When he awoke, they were liberated.

He was then transported to Munich where he was reunited with his wife, and the two came to the US in 1949.

Fireman said it was like going from “hell to heaven.”

The room became most emotional when Fireman said that they continue to live their lives never taking a single breath or moment for granted.

The advice he passes on to anyone who hears his story is to “learn to forgive but never to forget.”

STATE Senator Bill Cadman (R) gave yet another testimony as to why a resolution such as this one is so important for humanity’s sake.

On a tour of Auschwitz, he observed a letter that was found buried in the crematorium. “Dear finder of these notes,” it said.

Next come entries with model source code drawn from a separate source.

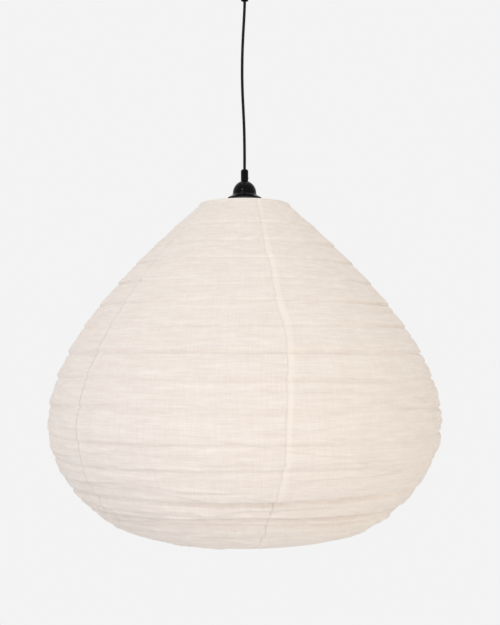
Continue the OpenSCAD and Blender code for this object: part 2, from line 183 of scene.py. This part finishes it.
def principled(tree, **values):
    """A Principled shader with those inputs, underscores standing for spaces, joined to the output."""
    shader = add(tree, "BsdfPrincipled", {name.replace("_", " "): v for name, v in values.items()})
    add(tree, "OutputMaterial", {"Surface": shader.outputs["BSDF"]})
    return shader


def two_tone(tree, value, low, high):
    """The value as a colour that runs between two stops, each a position and a hex colour."""
    ramp = add(tree, "ValToRGB", {"Fac": value})
    for element, (position, hex_code) in zip(ramp.color_ramp.elements, (low, high)):
        element.position = position
        element.color = colour(hex_code)
    return ramp.outputs["Color"]


def linen():
    """Undyed woven linen, loosely spun: matt, with a faint sheen, thick and thin slubs in both directions and a
    little light showing through. The threads are about 0.8 mm apart, too fine to show, so the slubs are drawn
    2 mm wide and 30 mm long, with broader ones of 6 by 60 mm round the lamp. A lap, of two layers, lets less
    light through and looks paler, and that paleness is painted in as a paler colour. The "weave" attribute
    gives metres round, metres down, and how much of that painted paleness a point gets, up to about 1 on a lap."""
    material, tree = new_tree("woven_linen")
    weave = add(tree, "Attribute", attribute_name="weave").outputs["Vector"]

    def slubs(round_mm, down_mm, seed):
        """Noise stretched to that size round and down the lamp, moved aside by its seed."""
        size = (1 / (round_mm * MM), 1 / (down_mm * MM), 0)
        scaled = add(tree, "VectorMath", {0: weave, 1: size}, operation="MULTIPLY")
        moved = add(tree, "VectorMath", {0: scaled.outputs[0], 1: (seed, seed, seed)}, operation="ADD")
        noise = {"Vector": moved.outputs[0], "Scale": 1.0, "Detail": 2.0, "Roughness": 0.6}
        return add(tree, "TexNoise", noise).outputs["Fac"]

    def mix(share, first, second):
        """Two noises mixed, with that share of the second."""
        node = add(tree, "Mix", {"Factor": share, "A": first, "B": second}, data_type="FLOAT")
        return node.outputs[0]

    threads = mix(0.4, slubs(30, 2, seed=3.1), slubs(2, 30, seed=7.7))
    height = mix(0.35, threads, slubs(60, 6, seed=5.3))
    tone = two_tone(tree, height, (0.32, "#EEE4DC"), (0.64, "#FBF5EE"))
    # Painted light: on a lap the colour is mixed towards a paler cream, for the look of doubled cloth that lets
    # less light through.
    painted_light_share = add(tree, "SeparateXYZ", {"Vector": weave}).outputs["Z"]
    lapped = add(
        tree, "Mix", {"Factor": painted_light_share, "A": tone, "B": colour("#FDF6EC")}, data_type="RGBA"
    ).outputs["Result"]
    bump = add(tree, "Bump", {"Strength": 0.5, "Distance": 0.2 * MM, "Height": height}).outputs["Normal"]
    cloth = add(
        tree,
        "BsdfPrincipled",
        {
            "Base Color": lapped,
            "Roughness": 0.92,
            "Sheen Weight": 0.15,
            "Sheen Roughness": 0.5,
            "Specular IOR Level": 0.25,
            "Normal": bump,
        },
    )
    glow = add(tree, "BsdfTranslucent", {"Color": lapped, "Normal": bump})
    mixed = add(tree, "MixShader", {0: 0.2, 1: cloth.outputs["BSDF"], 2: glow.outputs["BSDF"]})
    add(tree, "OutputMaterial", {"Surface": mixed.outputs["Shader"]})
    return material


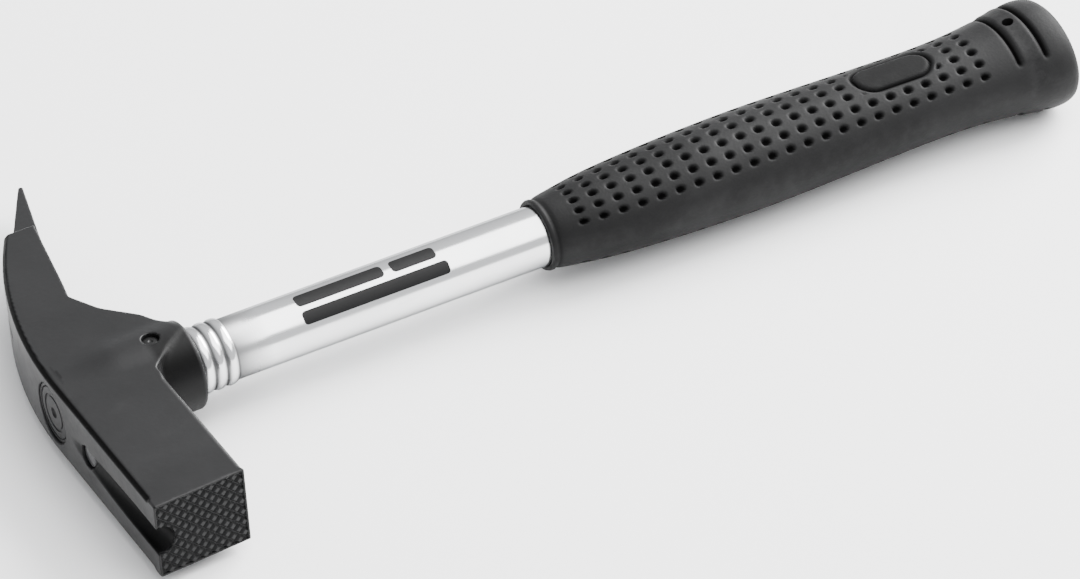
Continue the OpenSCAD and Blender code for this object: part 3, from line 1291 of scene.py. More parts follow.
    def teeth(self, material: bpy.types.Material) -> bpy.types.Object:
        """Builds the teeth of the milled face: frusta on a diagonal lattice, cut to the face's outline.

        Args:
            material: the head's finish.

        Returns:
            The teeth, as one piece.
        """
        height = self.mill_depth + self.mill_sink / 2.0
        foot = self.mill_pitch / 2.0 - self.tooth_gap
        tip = foot - height * self.mill_slope
        rule = GeometryRule("milled_teeth", {"Pitch": "Float", "Height": "Float", "Foot": "Float",
                                             "Tip": "Float", "Outline": "Object", "Groove": "Object"})
        graph = rule.graph
        count = self.teeth_in_row
        span = graph.math("MULTIPLY", rule.given("Pitch"), float(count - 1))
        lattice = graph.add("GeometryNodeMeshGrid", {"Size X": span, "Size Y": span, "Vertices X": count,
                                                     "Vertices Y": count})
        tooth = graph.add("GeometryNodeMeshCone", {"Vertices": 4, "Radius Top": rule.given("Tip"),
                                                   "Radius Bottom": rule.given("Foot"),
                                                   "Depth": rule.given("Height")})
        drop = graph.add("ShaderNodeCombineXYZ", {"Z": graph.math("MULTIPLY", rule.given("Height"), -1.0)})
        diagonal = graph.add("GeometryNodeTransform", {"Geometry": lattice.outputs["Mesh"],
                                                       "Rotation": (0.0, 0.0, math.radians(45.0)),
                                                       "Translation": drop.outputs[0]})
        spread = graph.add("GeometryNodeInstanceOnPoints", {"Points": diagonal.outputs[0],
                                                            "Instance": tooth.outputs["Mesh"]})
        real = graph.add("GeometryNodeRealizeInstances", {0: spread.outputs[0]})
        stood = graph.add("GeometryNodeTransform", {"Geometry": real.outputs[0],
                                                    "Rotation": (math.radians(90.0), 0.0, self.lean)})
        shapes = [graph.add("GeometryNodeObjectInfo", {"Object": rule.given(label)}).outputs["Geometry"]
                  for label in ("Outline", "Groove")]
        inside = graph.add("GeometryNodeMeshBoolean", operation="INTERSECT", solver="EXACT")
        graph.tree.links.new(stood.outputs[0], inside.inputs["Mesh 2"])
        graph.tree.links.new(shapes[0], inside.inputs["Mesh 2"])
        clear = graph.add("GeometryNodeMeshBoolean", {"Mesh 1": inside.outputs[0]}, operation="DIFFERENCE",
                          solver="EXACT")
        graph.tree.links.new(shapes[1], clear.inputs["Mesh 2"])
        rule.close(clear.outputs[0], material)
        inset = self.mill_rim - self.tooth_overlap
        half_x, half_z = self.under_x - inset, self.half_w - inset
        outline = [(-half_x, -half_z), (half_x, -half_z), (half_x, half_z), (-half_x, half_z)]
        face = Matrix.Rotation(self.lean, 4, "Z") @ Matrix.Rotation(math.radians(90.0), 4, "X")
        groove_x = self.top_x + self.groove_depths[0] - self.groove_r
        bite_r = self.groove_r + self.tooth_setback
        turns = np.linspace(0.0, 2.0 * math.pi, 32, endpoint=False) + math.pi / 32.0
        bite = [(groove_x + bite_r * math.cos(a), bite_r * math.sin(a)) for a in turns]
        deep = self.overrun
        cutters = [prism("face_outline", outline, 1.0 - deep, deep - 1.0, face),
                   prism("groove_mouth", bite, -deep, deep, face)]
        piece = mesh_object("head_milled_teeth", np.zeros((1, 3)), [])
        rule.run(piece, Pitch=self.mill_pitch * MM, Height=height * MM, Foot=foot * math.sqrt(2.0) * MM,
                 Tip=tip * math.sqrt(2.0) * MM, Outline=cutters[0], Groove=cutters[1])
        for cutter in cutters:
            bpy.data.meshes.remove(cutter.data)
        heal_cut(piece)
        set_attribute(piece, "edge", np.full(len(piece.data.vertices), self.tooth_wear))
        return piece

    def build(self) -> None:
        """Builds and dresses the head."""
        material = self.finish.material(self.effects)
        body = self.body()
        body.data.materials.append(material)
        teeth = self.teeth(material)
        for piece in (body, teeth):
            dress(piece, self.finish.slot, "head")


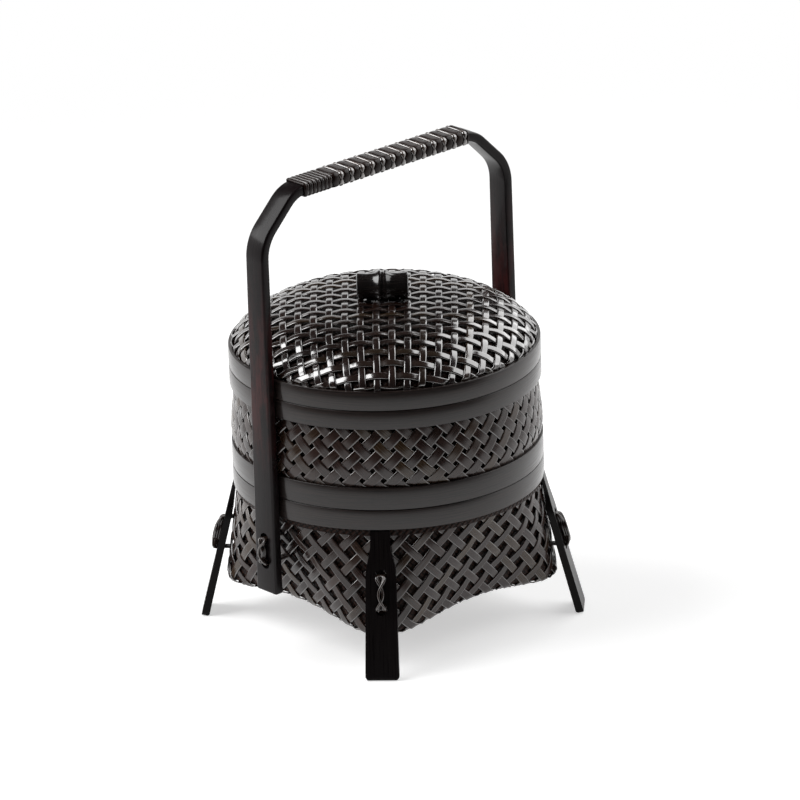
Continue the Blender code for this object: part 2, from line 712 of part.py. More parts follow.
def make_knob(group, cutters, mat):
    """A stub of bamboo: round, waisted, with a raised and grooved node, planed flat beneath."""
    half = KNOB_L / 2
    ease = KNOB_NODE_GROOVE
    side = [
        (0, half),
        (KNOB_END_R - ease, half),
        (KNOB_END_R, half - ease),
        (KNOB_WAIST_R, half * KNOB_WAIST_SHARE),
        ((KNOB_WAIST_R + KNOB_NODE_R) / 2, half * KNOB_SWELL_SHARE),
        (KNOB_NODE_R, half * KNOB_NODE_SHARE),
        (KNOB_NODE_R - ease, half * KNOB_GROOVE_SHARE),
    ]
    profile = side + [(r, -z) for r, z in reversed(side)]
    knob = turned("knob_turned", profile, KNOB_STEPS, group, mat, closed=False)
    knob = baked(knob, "lid_knob", group, mat)
    knob.data.transform(Matrix.Rotation(math.pi / 2, 4, "Y"))
    bm = bmesh.new()
    bm.from_mesh(knob.data)
    cutting = bmesh.ops.bisect_plane(
        bm,
        geom=bm.verts[:] + bm.edges[:] + bm.faces[:],
        plane_co=(0, 0, -KNOB_AXIS_H),
        plane_no=(0, 0, -1),
        clear_outer=True,
    )
    rim = [e for e in cutting["geom_cut"] if isinstance(e, bmesh.types.BMEdge)]
    bmesh.ops.contextual_create(bm, geom=rim)
    bm.to_mesh(knob.data)
    bm.free()
    shade_round(knob.data)
    knob.rotation_euler = (0, 0, math.radians(LID_TURN_DEG))
    knob.location = (0, 0, KNOB_Z + KNOB_AXIS_H)
    for place in knob_peg_places():
        start = (*place, KNOB_Z - CUT_OVERRUN)
        end = (*place, KNOB_Z + PEG_BITE)
        cut(knob, rod_cutter("knob_peg_hole", start, end, PEG_R + FIT, PEG_STEPS, cutters))


def make_knob_pegs(group, mat):
    """Two headed bamboo pegs, driven up through the dome into the knob."""
    under = DOME_TOP_Z - WEAVE_T - FIT
    shank_z = KNOB_Z + PEG_BITE - FIT
    profile = [
        (0, shank_z),
        (PEG_R, shank_z),
        (PEG_R, under),
        (PEG_HEAD_R, under),
        (PEG_HEAD_R, under - PEG_HEAD_H),
        (0, under - PEG_HEAD_H),
    ]
    for name, (x, y) in zip(("knob_peg_left", "knob_peg_right"), knob_peg_places()):
        peg = turned(name, profile, PEG_STEPS, group, mat, closed=False)
        peg.location = (x, y, 0)


def main():
    clear_scene()
    basket = new_collection("bamboo_basket")
    cutters = new_collection("cutters")
    lacquer = surface("lacquered bamboo", (0.012, 0.009, 0.008), 0.35)
    woven = surface("woven bamboo splint", (0.03, 0.02, 0.016), 0.4)
    rattan = surface("stained rattan", (0.03, 0.014, 0.01), 0.45)
    node = surface("polished bamboo node", (0.006, 0.006, 0.006), 0.18)

    weave = make_base(basket, cutters, woven)
    rim = outer_hoop("base_rim_hoop", BASE_HOOP_Z, BASE_HOOP_H, basket, lacquer)
    lip = inner_hoop("base_lip_hoop", BASE_HOOP_Z, BASE_RIM_Z + LIP_H, basket, lacquer)
    for side, turn in SIDE_TURNS.items():
        for piece in (rim, lip, weave):
            cut(piece, handle_peg_cutter(turn, cutters))
        make_handle_peg(f"handle_peg_{side}", turn, basket, rattan)
    mesh = leg_mesh(basket, cutters, lacquer)
    for name, turn in LEG_TURNS.items():
        leg = add_object(name, mesh, basket)
        leg.rotation_euler = (0, 0, turn)
    make_handle(basket, cutters, lacquer)
    make_wrap(basket, rattan)
    make_lashings(basket, rattan)

    make_tray(basket, woven)
    outer_hoop("tray_foot_hoop", TRAY_Z, TRAY_FOOT_H, basket, lacquer)
    make_foot_ring(basket, lacquer)
    outer_hoop("tray_rim_hoop", TRAY_TOP_Z - TRAY_RIM_H, TRAY_RIM_H, basket, lacquer)
    inner_hoop("tray_lip_hoop", TRAY_TOP_Z - TRAY_RIM_H, TRAY_TOP_Z + LIP_H, basket, lacquer)

    make_dome(basket, cutters, woven)
    outer_hoop("lid_rim_hoop", LID_Z, LID_RIM_H, basket, lacquer)
    lid_inner_low = TRAY_TOP_Z + LIP_H + FIT
    inner_hoop("lid_inner_hoop", lid_inner_low, DOME_Z - DOME_SWELL, basket, lacquer)
    make_knob(basket, cutters, node)
    make_knob_pegs(basket, rattan)


main()
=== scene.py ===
"""Dresses a tiered bamboo food basket: splint by splint weaves, bent hoops, a wrapped handle,
rattan ties and a turned knob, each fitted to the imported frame, with a pale stage and a camera."""

import math
from bisect import bisect_right

import bmesh
import bpy
from mathutils import Matrix, Vector


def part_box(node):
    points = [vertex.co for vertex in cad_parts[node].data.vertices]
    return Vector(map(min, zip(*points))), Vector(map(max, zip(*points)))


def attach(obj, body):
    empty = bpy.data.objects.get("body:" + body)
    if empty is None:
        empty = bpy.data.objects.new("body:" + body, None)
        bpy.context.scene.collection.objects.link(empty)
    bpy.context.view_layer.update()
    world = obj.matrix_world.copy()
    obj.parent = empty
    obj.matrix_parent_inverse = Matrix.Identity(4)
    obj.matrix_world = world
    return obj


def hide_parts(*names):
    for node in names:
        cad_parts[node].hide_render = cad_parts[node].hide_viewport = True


bl_info = {
    "name": "Tiered Bamboo Basket",
    "version": (1, 0, 0),
    "blender": (4, 5, 0),
    "location": "3D View > Sidebar > Basket",
    "description": "Weaves, binds and lacquers a tiered bamboo basket over its packed frame",
    "category": "Add Mesh",
}

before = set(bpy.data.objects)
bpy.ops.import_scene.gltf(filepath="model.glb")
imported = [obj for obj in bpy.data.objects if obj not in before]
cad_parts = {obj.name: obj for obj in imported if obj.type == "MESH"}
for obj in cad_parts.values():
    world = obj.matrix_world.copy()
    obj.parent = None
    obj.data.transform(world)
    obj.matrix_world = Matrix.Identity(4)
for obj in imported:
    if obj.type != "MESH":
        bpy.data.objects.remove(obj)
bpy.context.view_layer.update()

MM = 0.001
QUARTER = math.pi / 2
SPLINT_UV = "splint"
UV_ROW = 20 * MM  # step of the map between two splints, so that each has its own tone

# Measured from the frame: the radii and heights that the weaves are clamped to.
HOOP_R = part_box("base_rim_hoop")[1].x
HOOP_T = 1.6 * MM
INNER_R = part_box("base_lip_hoop")[1].x
INNER_T = 1.3 * MM
CLAMP_R = (HOOP_R - HOOP_T + INNER_R) / 2  # middle of the woven walls between their hoops
HOOP_EDGE = 0.18 * MM
HOOP_CROWN = 0.06 * MM

# The base: round at its hoop, square with hanging corners at its floor.
BASE_HOOP_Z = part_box("base_rim_hoop")[0].z
BASE_RIM_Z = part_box("base_rim_hoop")[1].z
FLOOR_Z = 20.0 * MM
WALL_T = 1.0 * MM
LINING_T = 0.25 * MM
LINING_IN = 1.25 * MM  # from the middle of the open weave in to its lining
LINING_EDGE_IN = 0.55 * MM  # the same round the base's floor and its edge
HOOP_GAP = 0.1 * MM  # between a lining's edge and the hoop over or under it
BINDING_OUT = 0.85 * MM  # from the middle of the open weave out to the splint that binds it
SQUARE_HALF = 55.5 * MM
SQUARE_CORNER_R = 18.0 * MM
FLOOR_EDGE_R = 3.5 * MM
CORNER_DROP = 4.5 * MM
CORNER_DROP_POWER = 2.6
FLOOR_HANG_POWER = 4.0
BASE_COUNT = 38  # splints that lean each way
BASE_LEVELS = 7.75  # crossings from the hoop down to the floor's edge

# The tray: a slightly swelling wall on a clamped foot.
TRAY_RIM_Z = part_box("tray_rim_hoop")[0].z
TRAY_TOP_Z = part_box("tray_basket")[1].z
TRAY_FOOT_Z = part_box("tray_foot_hoop")[1].z
TRAY_FLOOR_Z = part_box("tray_basket")[0].z
TRAY_SWELL = 1.9 * MM
TRAY_SWELL_SHARES = ((0.0, 0.0), (0.35, 0.55), (0.72, 1.0), (0.93, 0.72), (1.06, 0.0))
TRAY_CORNER_R = 2.6 * MM
TRAY_COUNT = 46

# The lid: a low dome whose splints run along and across the knob.
LID_TURN = math.radians(-41.8)
DOME_FOOT_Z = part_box("lid_rim_hoop")[1].z + 1.0 * MM
DOME_TOP_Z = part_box("lid_dome")[1].z
DOME_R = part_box("lid_dome")[1].x
DOME_PLAN_POWER = 4.0
DOME_RISE_POWER = 0.82
SKIRT_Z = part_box("lid_dome")[0].z
LID_COLUMN_START = -16.2 * MM

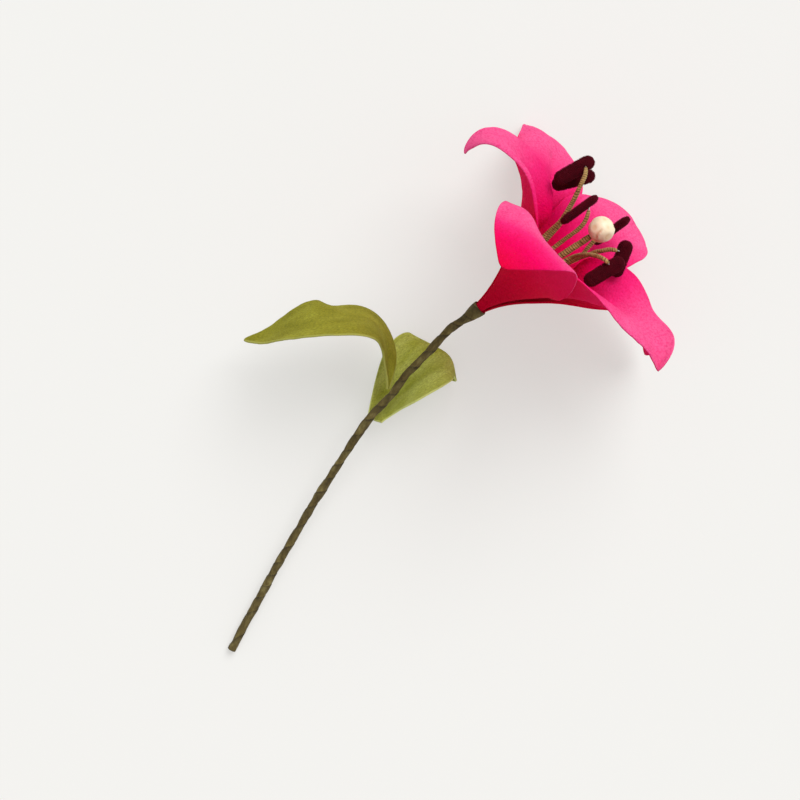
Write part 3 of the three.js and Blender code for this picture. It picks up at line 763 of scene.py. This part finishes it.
for number, (name, petal) in enumerate(petals.items()):
    inner = petal["ring"] == "inner"
    azimuth = math.radians(petal["azimuth"])
    out = math.cos(azimuth) * upward + math.sin(azimuth) * frontward
    seat = seat_at(bloom_base, axis, out, INNER_RING if inner else OUTER_RING, TANG)
    form = {"cut": inner_cut if inner else outer_cut, **petal}
    sheet_piece(name, seat, form, PETAL_SHEET, petal_material, 100 * (number + 1))

# Leaves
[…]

“I have one request.That my days of hell serve some purpose in the future.”

Bacon resumed the podium and recognized participating agencies: JCRC, Mountain States ADL, CAJE, Allied Jewish Federation, AJC, Colorado Coalition for Genocide Awareness and Action, and the DU Holocaust Awareness Institute.

He concluded by announcing both his and other members’ commitment, to stand for justice, truth, and the value of one human being.

The program continued in the House with Rep. Carole Murray’s suggestion of society’s need for identifying the “other.”

Murray points out that although humanity has transformed this innate tendency of human beings to classify themselves into something less harmful through media such as sport rivalry, it is something people must still strive to conquer.

Rep. Claire Levy brought the issue close to home when she explored the idea of financial uncertainty leading people to act on their irrational and agitated behavior.

Levy remarked that it was something to “keep in mind” as we deal with the economic downturn.

Rep. David Balmer (R) offered outstanding support for the State of Israel. Balmer said he was “proud of the friendship between America and Israel” and is aware of ?the power Israel has in the Middle East.

As the program concluded, Rep. Sue Schafer (D) recalled other victims of the Holocaust by wearing a pink triangle pinned to her jacket, a symbol of the persecution homosexuals endured during the Holocaust.

Rep. Daniel Kagan (D) ended by offering gratitude to the righteous gentiles during the time of the Holocaust. “The resolution should not just be for those who suffered, but also for those who saved others from suffering.”